2630 Marchant Davis, Brian Cox and Bryce Pinkham in THE GREAT SOCIETY

Then there is the relationship he had with Senator Robert F. Kennedy, deftly portrayed by the always wonderful Bryce Pinkham (Broadway’s Holiday Inn) as the Democratic NY Senator and former Attorney General, who was the party rival to LBJ. Their interactions beautifully demonstrate all the complications that are difficult to manage in that political world, when personal opinions and arrogance outweigh the good of the country, something we sadly are seeing in today’s politics with a greater and more obvious clarity. The play is filled to the brim with other solid and stellar performances of well known historical figures, overflowing into the political side lines of that beautiful stage, such as the Mayor of Chicago, Richard J. Daley (Marc Kudisch); J. Edgar Hoover (Gordon Clapp); Senator Everett Dirksen (Frank Wood), the Senate Minority Leader (R) from Illinois who helped pass the Civil Rights Acts of 1964 and 1968; U.S. Secretary of Defense from 1961-1968, Robert McNamara (Matthew Rauch); Army General and commander of the U.S. forces during the Vietnam War, General William Westmoreland (Brian Dykstra); civil rights activist and leader of the Student Nonviolent Coordinating Committee Bob Moses (Tramell Tillman); civil rights activists Stokely Carmichael and John Lewis (Marchant Davis); and American civil rights activist Rev.
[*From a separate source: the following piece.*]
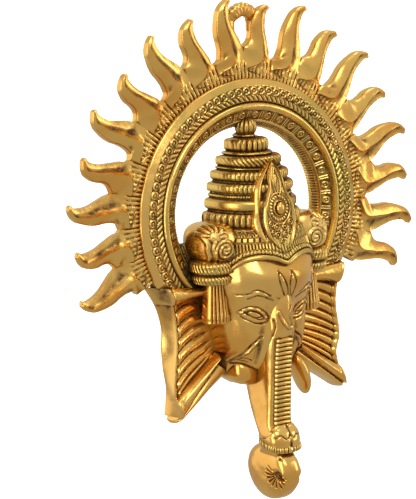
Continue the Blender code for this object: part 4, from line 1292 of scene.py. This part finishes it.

Ralph Abernathy (Ty Jones). In what is one of the most heartbreaking moments of the play, the tragedy of Jimmie Lee Jackson, beautifully portrayed by the engaging Christopher Livingston, floats out strongly for us to take in. The Great Society breathes life and courage into the story of the young civil rights activist whose death inspired the Selma-to-Montgomery marches. It stings forward, whispering into our ears his unforgettable story. This, in essence, is what makes The Great Society hypnotic.  They take the facts, and force the blinders off the horse, forcing the pain and the emotionality of the events to inhabit our soul and make us curious with care, even if it causes us to get a wee bit scared of what it all means.

0440 Brian Cox, Richard Thomas, and Gordon Clapp in THE GREAT SOCIETY

Stay or jump, they say, and LBJ, when he sees the literal writing on the wall, concedes defeat, and declines to run for a second term in office. He retires to his Texas ranch in January 1969, as we watch one of the last memorial images and scenarios of The Great Society, take his iconic place in national history. It is the silhouette of Richard Nixon, dutifully portrayed by David Garrison (CSC’s Dead Poets Society), who also, appropriately plays the Governor of Alabama, George Wallace, the defiant opposer of integration and voting rights, as well as the Sheriff of Dallas County, Alabama, Jim Clark who was responsible for several violent arrests of civil rights protestors during the Selma-to-Montgomery marches. Garrison’s Nixon is the epitome of all we associate with that man, thanks to some fine work by costume designer Linda Cho (Broadway’s The Lifespan of a Fact), with equally solid sound design by Marc Salzberg (LCT/Broadway’s Oslo) and composer/sound designer Paul James Prendergast (TFANA’s Julius Caesar). With his wife Pat, portrayed by Angela Pierce (Broadway’s Norman Conquests) standing at his side, as all the wives seem to do, the man feels as shifty and dishonest as the man currently in office, although maybe just a bit less. The final moments ring true, and a warning to us all. I hope those kids seated around me take note, as they are our future, in a way. The Great Society that LBJ did attempt to formulate is at war with the current administration.  It could all crumble before our very eyes, and change the whole way America looks after their own.  It’s a horribly scary scenario, but I’m glad those kids were as taken as I was.  You could have heard a pin drop in that theatre, and that, I must say, is the biggest compliment you can give this solidly smart and captivating new play.